- **DATASET CONTENT**:
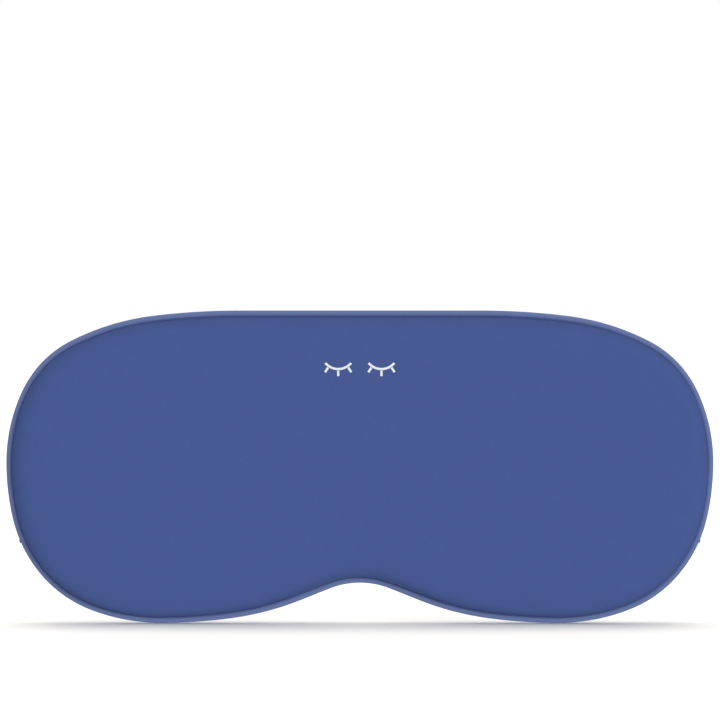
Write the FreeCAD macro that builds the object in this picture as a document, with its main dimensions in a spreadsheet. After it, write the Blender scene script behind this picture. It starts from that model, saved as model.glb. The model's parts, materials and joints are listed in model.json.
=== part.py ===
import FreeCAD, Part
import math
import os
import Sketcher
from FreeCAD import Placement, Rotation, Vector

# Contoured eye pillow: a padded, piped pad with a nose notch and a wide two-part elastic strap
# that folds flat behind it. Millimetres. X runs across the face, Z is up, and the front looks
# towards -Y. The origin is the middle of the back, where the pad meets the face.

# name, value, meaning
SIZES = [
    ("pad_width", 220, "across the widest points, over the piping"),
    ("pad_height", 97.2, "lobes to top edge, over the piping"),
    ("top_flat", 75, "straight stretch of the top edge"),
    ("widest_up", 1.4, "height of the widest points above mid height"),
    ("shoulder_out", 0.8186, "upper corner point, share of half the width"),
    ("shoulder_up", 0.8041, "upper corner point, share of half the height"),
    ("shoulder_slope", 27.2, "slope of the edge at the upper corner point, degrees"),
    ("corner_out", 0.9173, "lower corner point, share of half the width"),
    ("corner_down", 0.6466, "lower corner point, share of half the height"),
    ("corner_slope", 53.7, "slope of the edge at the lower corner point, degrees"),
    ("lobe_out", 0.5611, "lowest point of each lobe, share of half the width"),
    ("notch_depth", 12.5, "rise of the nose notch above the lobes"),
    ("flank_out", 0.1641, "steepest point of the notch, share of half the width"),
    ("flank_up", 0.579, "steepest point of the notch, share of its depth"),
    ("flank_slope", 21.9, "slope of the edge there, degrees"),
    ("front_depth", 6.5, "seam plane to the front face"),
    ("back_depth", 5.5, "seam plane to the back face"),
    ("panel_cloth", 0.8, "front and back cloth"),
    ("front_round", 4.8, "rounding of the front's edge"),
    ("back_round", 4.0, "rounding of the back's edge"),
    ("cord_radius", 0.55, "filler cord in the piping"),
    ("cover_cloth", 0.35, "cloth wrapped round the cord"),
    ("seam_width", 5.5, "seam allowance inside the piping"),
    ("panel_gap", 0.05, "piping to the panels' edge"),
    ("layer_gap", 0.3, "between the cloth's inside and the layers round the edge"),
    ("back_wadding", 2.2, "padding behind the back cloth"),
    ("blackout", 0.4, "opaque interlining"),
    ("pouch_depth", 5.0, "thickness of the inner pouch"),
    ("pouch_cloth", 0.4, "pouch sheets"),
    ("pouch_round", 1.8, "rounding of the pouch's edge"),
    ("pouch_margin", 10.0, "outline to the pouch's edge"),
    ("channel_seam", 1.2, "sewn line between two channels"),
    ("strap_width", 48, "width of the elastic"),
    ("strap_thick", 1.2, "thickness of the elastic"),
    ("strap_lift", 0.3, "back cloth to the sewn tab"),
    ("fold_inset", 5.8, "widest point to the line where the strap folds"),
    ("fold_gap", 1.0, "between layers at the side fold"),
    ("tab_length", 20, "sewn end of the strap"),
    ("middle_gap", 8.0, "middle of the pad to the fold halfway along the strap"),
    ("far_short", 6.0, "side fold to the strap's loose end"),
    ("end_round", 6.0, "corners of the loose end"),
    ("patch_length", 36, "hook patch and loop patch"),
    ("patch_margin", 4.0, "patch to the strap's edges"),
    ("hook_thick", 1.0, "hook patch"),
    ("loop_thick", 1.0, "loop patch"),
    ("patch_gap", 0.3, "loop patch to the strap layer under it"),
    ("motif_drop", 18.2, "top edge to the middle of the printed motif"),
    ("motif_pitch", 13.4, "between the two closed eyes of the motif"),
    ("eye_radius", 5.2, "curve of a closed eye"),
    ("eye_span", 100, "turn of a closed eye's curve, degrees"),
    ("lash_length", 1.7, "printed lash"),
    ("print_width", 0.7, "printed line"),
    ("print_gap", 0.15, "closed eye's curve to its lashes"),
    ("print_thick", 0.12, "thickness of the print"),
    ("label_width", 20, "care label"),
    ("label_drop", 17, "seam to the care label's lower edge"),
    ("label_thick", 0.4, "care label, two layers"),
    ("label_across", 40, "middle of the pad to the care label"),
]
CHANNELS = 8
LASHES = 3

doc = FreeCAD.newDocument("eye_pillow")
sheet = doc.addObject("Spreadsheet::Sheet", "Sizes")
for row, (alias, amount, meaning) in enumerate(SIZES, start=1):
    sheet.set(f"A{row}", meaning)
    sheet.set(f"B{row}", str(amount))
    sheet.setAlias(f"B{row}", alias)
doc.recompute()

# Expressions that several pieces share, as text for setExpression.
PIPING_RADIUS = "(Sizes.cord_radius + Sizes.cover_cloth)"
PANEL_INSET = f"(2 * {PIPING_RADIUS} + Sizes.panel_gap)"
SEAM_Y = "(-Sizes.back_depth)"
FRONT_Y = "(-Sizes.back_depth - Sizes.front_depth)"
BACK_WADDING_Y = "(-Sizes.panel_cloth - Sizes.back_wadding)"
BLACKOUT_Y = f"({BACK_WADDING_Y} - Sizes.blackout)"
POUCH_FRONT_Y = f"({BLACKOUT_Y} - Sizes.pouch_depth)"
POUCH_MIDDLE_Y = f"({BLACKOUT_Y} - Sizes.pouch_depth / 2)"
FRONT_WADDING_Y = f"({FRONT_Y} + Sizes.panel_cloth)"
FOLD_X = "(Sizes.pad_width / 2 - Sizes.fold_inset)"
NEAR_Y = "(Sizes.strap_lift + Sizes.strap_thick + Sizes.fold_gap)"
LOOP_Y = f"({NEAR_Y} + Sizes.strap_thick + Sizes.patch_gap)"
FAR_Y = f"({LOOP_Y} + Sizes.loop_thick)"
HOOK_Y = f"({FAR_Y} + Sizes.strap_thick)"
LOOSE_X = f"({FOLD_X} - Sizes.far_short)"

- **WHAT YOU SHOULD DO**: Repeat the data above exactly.

- **COMPLETE OUTPUT**:
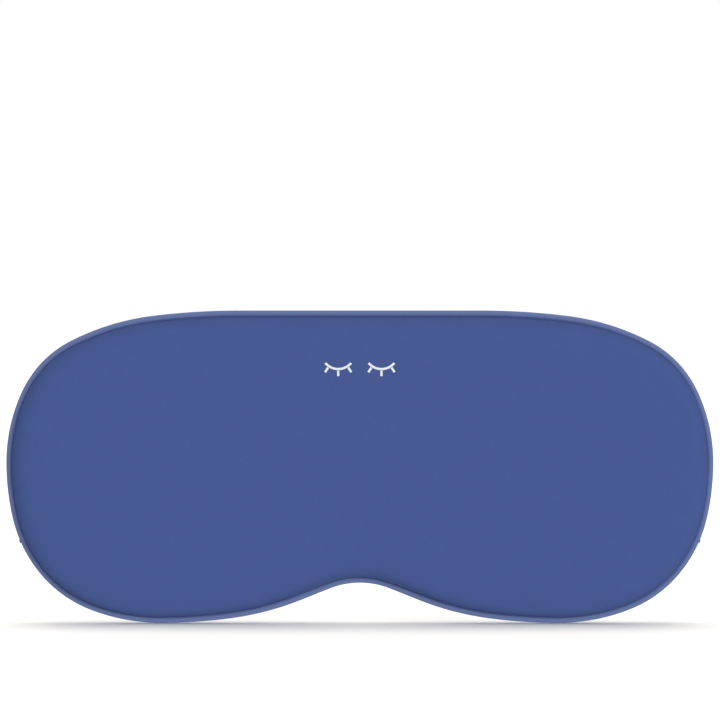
Write the FreeCAD macro that builds the object in this picture as a document, with its main dimensions in a spreadsheet. After it, write the Blender scene script behind this picture. It starts from that model, saved as model.glb. The model's parts, materials and joints are listed in model.json.
=== part.py ===
import FreeCAD, Part
import math
import os
import Sketcher
from FreeCAD import Placement, Rotation, Vector

# Contoured eye pillow: a padded, piped pad with a nose notch and a wide two-part elastic strap
# that folds flat behind it. Millimetres. X runs across the face, Z is up, and the front looks
# towards -Y. The origin is the middle of the back, where the pad meets the face.

# name, value, meaning
SIZES = [
    ("pad_width", 220, "across the widest points, over the piping"),
    ("pad_height", 97.2, "lobes to top edge, over the piping"),
    ("top_flat", 75, "straight stretch of the top edge"),
    ("widest_up", 1.4, "height of the widest points above mid height"),
    ("shoulder_out", 0.8186, "upper corner point, share of half the width"),
    ("shoulder_up", 0.8041, "upper corner point, share of half the height"),
    ("shoulder_slope", 27.2, "slope of the edge at the upper corner point, degrees"),
    ("corner_out", 0.9173, "lower corner point, share of half the width"),
    ("corner_down", 0.6466, "lower corner point, share of half the height"),
    ("corner_slope", 53.7, "slope of the edge at the lower corner point, degrees"),
    ("lobe_out", 0.5611, "lowest point of each lobe, share of half the width"),
    ("notch_depth", 12.5, "rise of the nose notch above the lobes"),
    ("flank_out", 0.1641, "steepest point of the notch, share of half the width"),
    ("flank_up", 0.579, "steepest point of the notch, share of its depth"),
    ("flank_slope", 21.9, "slope of the edge there, degrees"),
    ("front_depth", 6.5, "seam plane to the front face"),
    ("back_depth", 5.5, "seam plane to the back face"),
    ("panel_cloth", 0.8, "front and back cloth"),
    ("front_round", 4.8, "rounding of the front's edge"),
    ("back_round", 4.0, "rounding of the back's edge"),
    ("cord_radius", 0.55, "filler cord in the piping"),
    ("cover_cloth", 0.35, "cloth wrapped round the cord"),
    ("seam_width", 5.5, "seam allowance inside the piping"),
    ("panel_gap", 0.05, "piping to the panels' edge"),
    ("layer_gap", 0.3, "between the cloth's inside and the layers round the edge"),
    ("back_wadding", 2.2, "padding behind the back cloth"),
    ("blackout", 0.4, "opaque interlining"),
    ("pouch_depth", 5.0, "thickness of the inner pouch"),
    ("pouch_cloth", 0.4, "pouch sheets"),
    ("pouch_round", 1.8, "rounding of the pouch's edge"),
    ("pouch_margin", 10.0, "outline to the pouch's edge"),
    ("channel_seam", 1.2, "sewn line between two channels"),
    ("strap_width", 48, "width of the elastic"),
    ("strap_thick", 1.2, "thickness of the elastic"),
    ("strap_lift", 0.3, "back cloth to the sewn tab"),
    ("fold_inset", 5.8, "widest point to the line where the strap folds"),
    ("fold_gap", 1.0, "between layers at the side fold"),
    ("tab_length", 20, "sewn end of the strap"),
    ("middle_gap", 8.0, "middle of the pad to the fold halfway along the strap"),
    ("far_short", 6.0, "side fold to the strap's loose end"),
    ("end_round", 6.0, "corners of the loose end"),
    ("patch_length", 36, "hook patch and loop patch"),
    ("patch_margin", 4.0, "patch to the strap's edges"),
    ("hook_thick", 1.0, "hook patch"),
    ("loop_thick", 1.0, "loop patch"),
    ("patch_gap", 0.3, "loop patch to the strap layer under it"),
    ("motif_drop", 18.2, "top edge to the middle of the printed motif"),
    ("motif_pitch", 13.4, "between the two closed eyes of the motif"),
    ("eye_radius", 5.2, "curve of a closed eye"),
    ("eye_span", 100, "turn of a closed eye's curve, degrees"),
    ("lash_length", 1.7, "printed lash"),
    ("print_width", 0.7, "printed line"),
    ("print_gap", 0.15, "closed eye's curve to its lashes"),
    ("print_thick", 0.12, "thickness of the print"),
    ("label_width", 20, "care label"),
    ("label_drop", 17, "seam to the care label's lower edge"),
    ("label_thick", 0.4, "care label, two layers"),
    ("label_across", 40, "middle of the pad to the care label"),
]
CHANNELS = 8
LASHES = 3

doc = FreeCAD.newDocument("eye_pillow")
sheet = doc.addObject("Spreadsheet::Sheet", "Sizes")
for row, (alias, amount, meaning) in enumerate(SIZES, start=1):
    sheet.set(f"A{row}", meaning)
    sheet.set(f"B{row}", str(amount))
    sheet.setAlias(f"B{row}", alias)
doc.recompute()

# Expressions that several pieces share, as text for setExpression.
PIPING_RADIUS = "(Sizes.cord_radius + Sizes.cover_cloth)"
PANEL_INSET = f"(2 * {PIPING_RADIUS} + Sizes.panel_gap)"
SEAM_Y = "(-Sizes.back_depth)"
FRONT_Y = "(-Sizes.back_depth - Sizes.front_depth)"
BACK_WADDING_Y = "(-Sizes.panel_cloth - Sizes.back_wadding)"
BLACKOUT_Y = f"({BACK_WADDING_Y} - Sizes.blackout)"
POUCH_FRONT_Y = f"({BLACKOUT_Y} - Sizes.pouch_depth)"
POUCH_MIDDLE_Y = f"({BLACKOUT_Y} - Sizes.pouch_depth / 2)"
FRONT_WADDING_Y = f"({FRONT_Y} + Sizes.panel_cloth)"
FOLD_X = "(Sizes.pad_width / 2 - Sizes.fold_inset)"
NEAR_Y = "(Sizes.strap_lift + Sizes.strap_thick + Sizes.fold_gap)"
LOOP_Y = f"({NEAR_Y} + Sizes.strap_thick + Sizes.patch_gap)"
FAR_Y = f"({LOOP_Y} + Sizes.loop_thick)"
HOOK_Y = f"({FAR_Y} + Sizes.strap_thick)"
LOOSE_X = f"({FOLD_X} - Sizes.far_short)"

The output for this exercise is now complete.